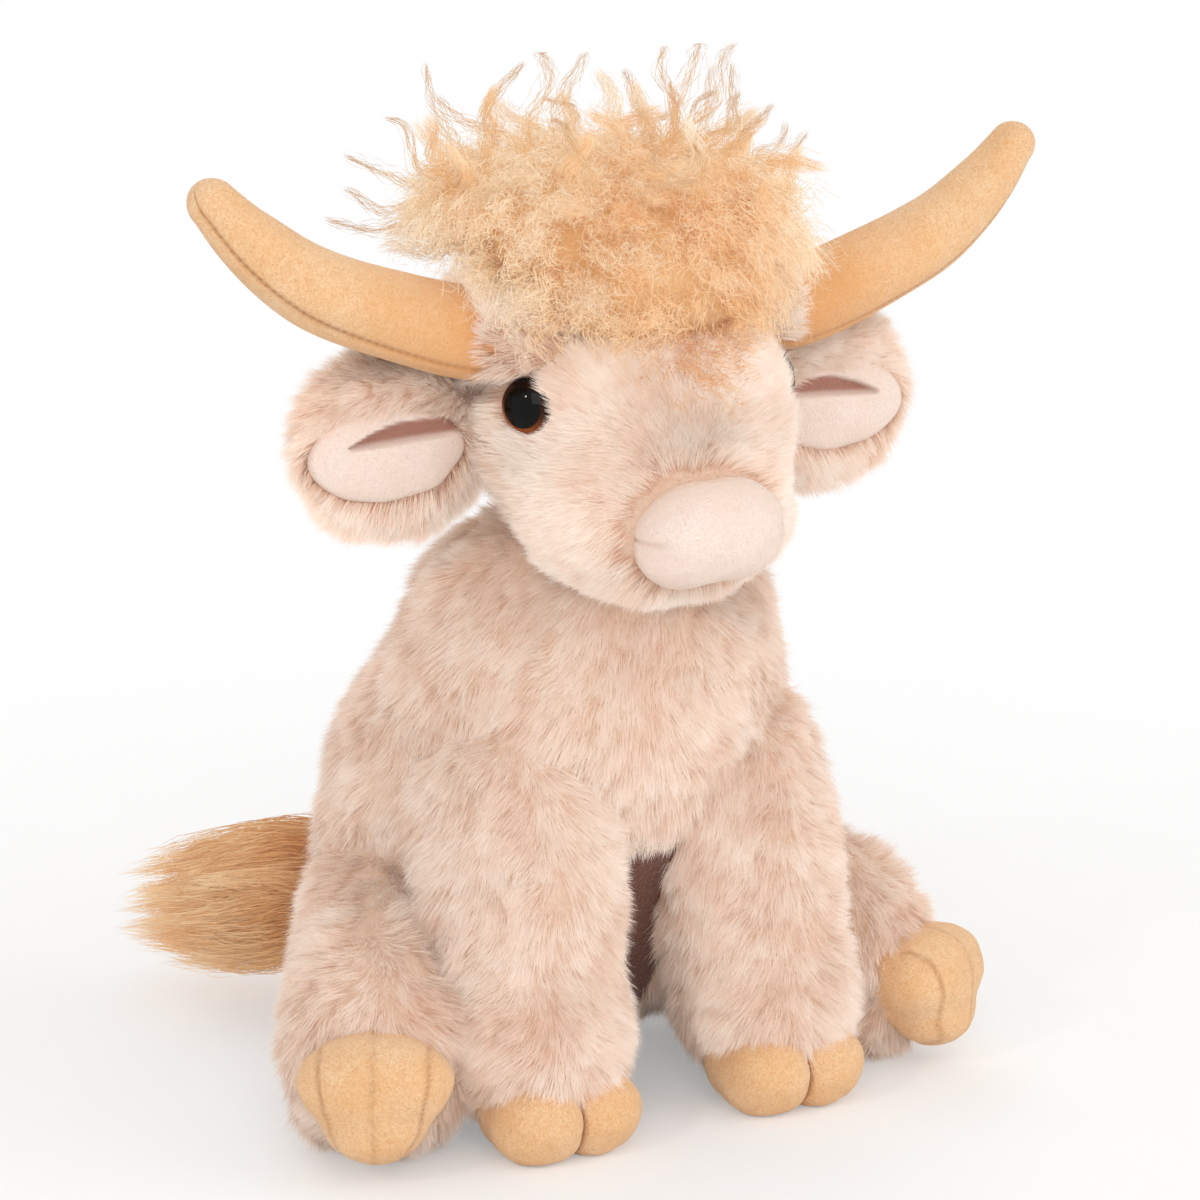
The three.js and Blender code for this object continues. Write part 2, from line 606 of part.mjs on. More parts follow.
head.add("nose_pad", formSolid(nosePadForm, 0, smallFacets).subtract(headBlocker), finishes.pink);
for (const { side, eye, washer } of eyes) {
  head.add(`eye_${sideName(side)}`, eye, finishes.eye);
  head.add(`eye_washer_${sideName(side)}`, washer, finishes.washer);
}
for (const side of [RIGHT, LEFT]) {
  const hornShell = hornSolid(side, 0).subtract(hornSolid(side, -velourWall));
  head.add(`horn_${sideName(side)}`, hornShell.subtract(headBlocker), finishes.golden);
  head.add(`horn_stuffing_${sideName(side)}`,
    hornSolid(side, -velourWall - seamGap).subtract(headBlocker), finishes.stuffing);
}
head.add("forelock", formSolid(forelockForm, 0, limbFacets).subtract(headBlocker)
  .subtract(hornSolid(RIGHT, seamGap)).subtract(hornSolid(LEFT, seamGap)), finishes.curls);

// The ears, each on its own sewn hinge
for (const side of [RIGHT, LEFT]) {
  const { flap, cup } = earForms(side);
  const ear = assembly(flap.place, head.group, neckPivot);
  const angles = sweep(earFlapLimit);
  const cleared = (piece) => clearedSwing(clearedSwing(piece, headSwingBlocker, flap.place, Z_AXIS, angles),
    hornSolid(side, swingGap), flap.place, Z_AXIS, angles);
  const flapSolid = formSolid(flap, 0, limbFacets);
  const liningInner = formSolid(cup, -seamGap - earLiningThickness, smallFacets)
    .translate([0, -earLiningThickness / 2, 0]);
  const lining = formSolid(cup, -seamGap, smallFacets).subtract(liningInner).intersect(flapSolid);
  ear.add(`ear_${sideName(side)}`, cleared(flapSolid.subtract(formSolid(cup, 0, smallFacets))), finishes.fur);
  ear.add(`ear_lining_${sideName(side)}`, cleared(lining), finishes.pink);
}

// The tail and its tassel
const tasselSizes = vec(tasselThickness, tasselLength, tasselThickness);
const tasselLobeShares = [
  { at: [0, -0.16, 0.06], half: [0.36, 0.3, 0.38] },
  { at: [0, 0.14, -0.12], half: [0.44, 0.36, 0.42] },
];
const tasselForm = form({
  sizes: tasselSizes, lobeShares: tasselLobeShares, place: tailCurve.getPoint(1), middleShare: [0, 0, 0],
  turn: new THREE.Quaternion().setFromAxisAngle(Z_AXIS, degrees(tailTurn)), pole: Y_AXIS, blend: seamBlend,
});
const tail = assembly(tailPivot);
const clearedTail = (piece) => clearedSwing(piece, bodyBlocker, tailPivot, Z_AXIS, sweep(tailLimit));
const tassel = onFloor(formSolid(tasselForm, 0, limbFacets).subtract(tailBlocker));
tail.add("tail", clearedTail(solid(tailSkin)), finishes.fur);
tail.add("tail_tassel", clearedTail(tassel), finishes.tassel);

// The origin goes to the middle of the bottom of the whole toy
const toy = new THREE.Group();
toy.add(cow);
toy.updateMatrixWorld(true);
const box = new THREE.Box3().setFromObject(toy, true);
cow.position.set(-(box.min.x + box.max.x) / 2, -(box.min.y + box.max.y) / 2, -box.min.z);

export default toy;
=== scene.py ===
import json
import logging
import math
from collections.abc import Callable
from dataclasses import dataclass, field
from enum import Enum

import bpy
import numpy as np
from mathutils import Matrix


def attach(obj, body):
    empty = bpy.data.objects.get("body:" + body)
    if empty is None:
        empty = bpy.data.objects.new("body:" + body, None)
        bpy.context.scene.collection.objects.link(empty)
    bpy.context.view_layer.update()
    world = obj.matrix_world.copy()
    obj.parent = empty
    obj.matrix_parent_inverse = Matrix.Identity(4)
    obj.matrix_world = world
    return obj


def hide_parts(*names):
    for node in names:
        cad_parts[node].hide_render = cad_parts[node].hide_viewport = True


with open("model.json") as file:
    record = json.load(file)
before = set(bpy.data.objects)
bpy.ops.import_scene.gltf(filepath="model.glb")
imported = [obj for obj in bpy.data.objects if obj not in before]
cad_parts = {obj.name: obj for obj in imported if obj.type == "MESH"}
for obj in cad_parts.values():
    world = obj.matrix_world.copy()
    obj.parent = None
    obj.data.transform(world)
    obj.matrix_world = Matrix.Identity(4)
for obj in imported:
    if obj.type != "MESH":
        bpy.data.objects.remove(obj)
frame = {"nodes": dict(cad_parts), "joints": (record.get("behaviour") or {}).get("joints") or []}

LOG = logging.getLogger("cow")
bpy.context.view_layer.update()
MM = 0.001
SKIN_FLOOR = 0.3 * MM
STRAND_FLOOR = 0.25 * MM
MAP_LOW, MAP_HIGH = 0.02, 0.98
FULL_TURN = 2 * math.pi
SECTORS = ("front", "left", "right")
WHITE = (1.0, 1.0, 1.0, 1.0)
Array = np.ndarray
Triple = tuple[float, float, float]
Colour = tuple[float, float, float, float]
Test = Callable[[Array], Array]
Flow = Callable[[Array, Array], Array]


def mm(*values: float) -> tuple[float, ...]:
    """Millimetres as metres."""
    return tuple(value * MM for value in values)


class Side(Enum):
    """The cow's own right and left, as the sign of X."""

    RIGHT = -1
    LEFT = 1

    @property
    def word(self) -> str:
        """The side's word in piece names."""
        return self.name.lower()


class Pole(Enum):
    """The axis that a form's rings stand around."""

    X = (1.0, 0.0, 0.0)
    Y = (0.0, 1.0, 0.0)
    Z = (0.0, 0.0, 1.0)


def unit(vectors: Array) -> Array:
    """Each row scaled to length 1; a row of zeros stays as it is."""
    length = np.linalg.norm(vectors, axis=-1, keepdims=True)
    return vectors / np.maximum(length, 1e-12)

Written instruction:
Repeat word for word the lines from the line with "the whole toy" to the line with "before = set(bpy.data.objects)", both lines included.

Exercise response:
// The origin goes to the middle of the bottom of the whole toy
const toy = new THREE.Group();
toy.add(cow);
toy.updateMatrixWorld(true);
const box = new THREE.Box3().setFromObject(toy, true);
cow.position.set(-(box.min.x + box.max.x) / 2, -(box.min.y + box.max.y) / 2, -box.min.z);

export default toy;
=== scene.py ===
import json
import logging
import math
from collections.abc import Callable
from dataclasses import dataclass, field
from enum import Enum

import bpy
import numpy as np
from mathutils import Matrix


def attach(obj, body):
    empty = bpy.data.objects.get("body:" + body)
    if empty is None:
        empty = bpy.data.objects.new("body:" + body, None)
        bpy.context.scene.collection.objects.link(empty)
    bpy.context.view_layer.update()
    world = obj.matrix_world.copy()
    obj.parent = empty
    obj.matrix_parent_inverse = Matrix.Identity(4)
    obj.matrix_world = world
    return obj


def hide_parts(*names):
    for node in names:
        cad_parts[node].hide_render = cad_parts[node].hide_viewport = True


with open("model.json") as file:
    record = json.load(file)
before = set(bpy.data.objects)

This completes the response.